→ INFORMATION PROVIDED:
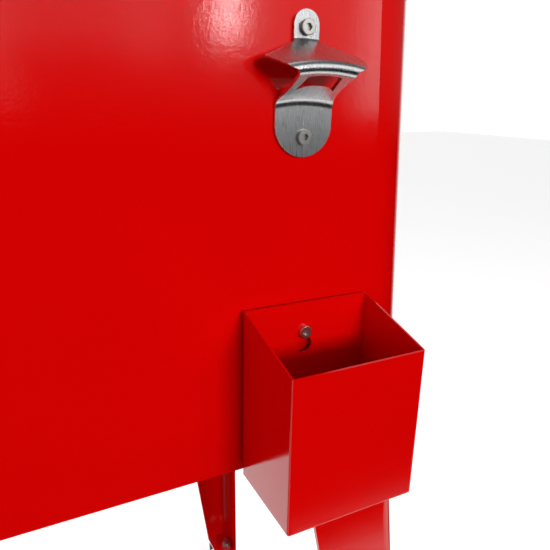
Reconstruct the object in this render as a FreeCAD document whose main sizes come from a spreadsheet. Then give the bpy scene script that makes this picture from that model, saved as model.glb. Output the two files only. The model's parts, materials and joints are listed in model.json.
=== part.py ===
"""Vintage soda cooler chest: insulated tapered steel chest with two hinged lids, splayed
sheet-metal legs on casters, a wall bottle opener and a hang-on cap catcher.

Frame: millimetres, +Z up, +X to the right of the chest, front face towards -Y.
Origin: on the floor, at the centre of the footprint.
"""
import FreeCAD, Part
import math
import os

import Sketcher

V = FreeCAD.Vector
X = V(1, 0, 0)
Y = V(0, 1, 0)
Z = V(0, 0, 1)

DIMENSIONS = [
    # chest body
    ("body_wide", 748.0, "width of the body at its lower edge"),
    ("body_deep", 390.0, "depth of the body, front wall to rear wall"),
    ("base_z", 542.6, "height of the body's lower edge above the floor"),
    ("rim_z", 882.5, "height of the body's upper edge above the floor"),
    ("lean", 0.0535, "inward lean of each side wall, mm per mm of height"),
    ("corner_r", 42.0, "outer radius of the body's upright corners"),
    ("skin", 1.2, "thickness of the outer sheet"),
    ("wall", 31.4, "wall thickness from outer skin to liner face"),
    ("pan_z", 560.0, "underside of the bottom pan"),
    ("pan_t", 2.0, "thickness of the bottom pan"),
    ("well_z", 592.4, "underside of the liner floor"),
    # rim and lids
    ("rim_over", 2.2, "overhang of the rim beyond the body"),
    ("rim_t", 2.0, "thickness of the rim's top sheet"),
    ("rim_drop", 16.5, "depth of the rim's turned-down skirt"),
    ("bar_half", 60.0, "half width of the rim's cross bar"),
    ("bridge_half", 32.0, "half width of the fixed hinge bridge"),
    ("lid_gap", 34.2, "distance of a lid's inner edge from the centre plane"),
    ("lid_out", 361.0, "distance of a lid's outer edge from the centre plane"),
    ("lid_half", 198.0, "half depth of a lid"),
    ("lid_z", 888.5, "lower edge of a lid"),
    ("lid_top", 912.0, "upper face of a lid and of the bridge"),
    ("lid_skin", 1.2, "thickness of the lid's outer sheet"),
    ("lid_corner", 44.0, "radius of a lid's outer corners"),
    ("lid_edge", 6.0, "radius of a lid's upper edge"),
    ("hinge_x", 33.0, "distance of a hinge axis from the centre plane"),
    ("hinge_z", 915.6, "height of the hinge axes"),
    ("knuckle_r", 3.0, "outer radius of the hinge knuckles"),
    ("hinge_pin_r", 1.5, "radius of the hinge pins"),
    ("hinge_run", 324.0, "length of each piano hinge"),
    ("leaf_w", 22.0, "width of a hinge leaf from the axis"),
    ("leaf_t", 1.5, "thickness of a hinge leaf"),
    ("grip_x", 306.0, "distance of a lid handle from the centre plane"),
    ("grip_span", 96.0, "distance between a lid handle's posts"),
    ("grip_rise", 24.0, "height of a lid handle's centre line above the lid"),
    ("grip_r", 4.0, "rod radius of a lid handle"),
    # legs
    ("leg_x", 360.2, "leg's outer corner from the centre plane at the body's edge"),
    ("leg_y", 192.8, "leg's outer corner from the mid plane at the body's edge"),
    ("leg_foot_x", 382.4, "leg's outer corner from the centre plane at the foot"),
    ("leg_foot_y", 240.0, "leg's outer corner from the mid plane at the foot"),
    ("foot_z", 64.0, "height of a leg's lower end"),
    ("leg_front", 91.2, "width of a leg's front flange at the top"),
    ("leg_front_foot", 34.0, "width of a leg's front flange at the foot"),
    ("leg_side", 39.5, "width of a leg's side flange at the top"),
    ("leg_side_foot", 43.8, "width of a leg's side flange at the foot"),
    ("leg_t", 2.0, "thickness of the leg sheet"),
    ("leg_r", 14.0, "outer radius of a leg's rounded corner"),
    ("hem_w", 6.0, "width of the folded hem along a leg's edges"),
    ("plate_t", 4.0, "thickness of the welded foot plate"),
    ("leg_bolt_r", 3.0, "radius of the leg bolts"),
    # casters
    ("swivel_x", 369.4, "swivel axis from the centre plane"),
    ("swivel_y", 209.0, "swivel axis from the mid plane"),
    ("trail", 31.9, "distance from swivel axis to wheel axis"),
    ("wheel_r", 26.0, "wheel radius"),
    ("wheel_w", 20.0, "wheel width"),
    ("fork_w", 27.0, "width of the caster fork"),
    ("fork_t", 2.0, "sheet thickness of the caster fork"),
    ("stem_r", 5.0, "radius of the caster stem"),
    ("stem_top", 79.0, "upper end of the caster stem"),
    ("axle_r", 3.0, "radius of the wheel axle"),
    # cap catcher
    ("bin_x", 217.2, "left side of the cap catcher from the centre plane"),
    ("bin_wide", 98.0, "width of the cap catcher"),
    ("bin_deep", 67.9, "depth of the cap catcher"),
    ("bin_z", 539.6, "lower face of the cap catcher"),
    ("bin_front", 109.4, "height of the cap catcher's front"),
    ("bin_back", 128.0, "height of the cap catcher's back"),
    ("bin_t", 1.3, "sheet thickness of the cap catcher"),
    ("bin_r", 1.8, "outer bend radius of the cap catcher"),
    ("stand", 4.0, "stand-off of the cap catcher from the front wall"),
    ("hang_x", 46.2, "hanging screw from the cap catcher's left side"),
    ("hang_z", 106.1, "hanging screw above the cap catcher's lower face"),
    ("key_drop", 9.7, "distance from the slot's end to the keyhole's large hole"),
    ("key_r", 6.1, "radius of the keyhole's large hole"),
    ("key_slot", 2.9, "half width of the keyhole's slot"),
    # bottle opener
    ("open_x", 258.8, "centre of the opener from the centre plane"),
    ("open_z", 539.6, "height from which the opener's levels are counted"),
    ("gap", 0.4, "gap between the front wall and the opener"),
    ("open_t", 2.0, "sheet thickness of the opener"),
    ("arc_z", 155.0, "level of the axis about which the opener's bends arch"),
    ("tab_top", 313.5, "level of the tab's top"),
    ("tab_bend", 296.6, "level of the tab's bend"),
    ("lip_z", 279.8, "level of the lip"),
    ("lip_y", 36.0, "reach of the lip from the wall"),
    ("plate_bend", 262.0, "level of the lower plate's bend"),
    ("plate_low", 226.6, "level of the lower plate's end"),
    ("tab_half", 8.7, "half width of the tab"),
    ("wing_half", 33.3, "half width of the roof's wings"),
    ("lip_half", 19.4, "half width at the lip"),
    ("plate_half", 20.4, "half width of the lower plate"),
    ("upper_screw", 303.4, "level of the opener's upper screw"),
    ("lower_screw", 239.2, "level of the opener's lower screw"),
    ("head_r", 4.75, "radius of the socket screw heads"),
    ("head_h", 2.75, "height of the socket screw heads"),
    ("shank_r", 2.5, "radius of the socket screw shanks"),
    ("hex_flat", 4.0, "width across flats of the hexagon sockets"),
    # drain
    ("drain_z", 610.0, "height of the drain at the outer skin"),
    ("drain_y", 90.0, "drain axis behind the mid plane"),
    ("spout_r", 10.0, "outer radius of the drain spout"),
    ("bore_r", 7.0, "inner radius of the drain spout"),
    ("spout_out", 26.0, "reach of the drain spout outside the skin"),
    # side handles
    ("push_z", 810.0, "height of the side handles at the skin"),
    ("push_span", 210.0, "distance between a side handle's posts"),
    ("push_rise", 40.0, "centre line of a side handle from the skin"),
    ("push_r", 8.0, "tube radius of the side handles"),
    ("foot_t", 3.0, "thickness of the side handles' mounting plates"),
]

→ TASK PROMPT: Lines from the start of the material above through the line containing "Z = V(0, 0, 1)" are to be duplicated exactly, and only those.

→ RESPONSE:
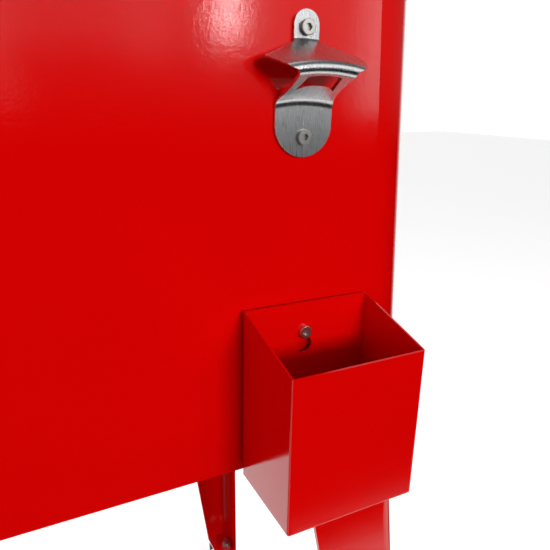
Reconstruct the object in this render as a FreeCAD document whose main sizes come from a spreadsheet. Then give the bpy scene script that makes this picture from that model, saved as model.glb. Output the two files only. The model's parts, materials and joints are listed in model.json.
=== part.py ===
"""Vintage soda cooler chest: insulated tapered steel chest with two hinged lids, splayed
sheet-metal legs on casters, a wall bottle opener and a hang-on cap catcher.

Frame: millimetres, +Z up, +X to the right of the chest, front face towards -Y.
Origin: on the floor, at the centre of the footprint.
"""
import FreeCAD, Part
import math
import os

import Sketcher

V = FreeCAD.Vector
X = V(1, 0, 0)
Y = V(0, 1, 0)
Z = V(0, 0, 1)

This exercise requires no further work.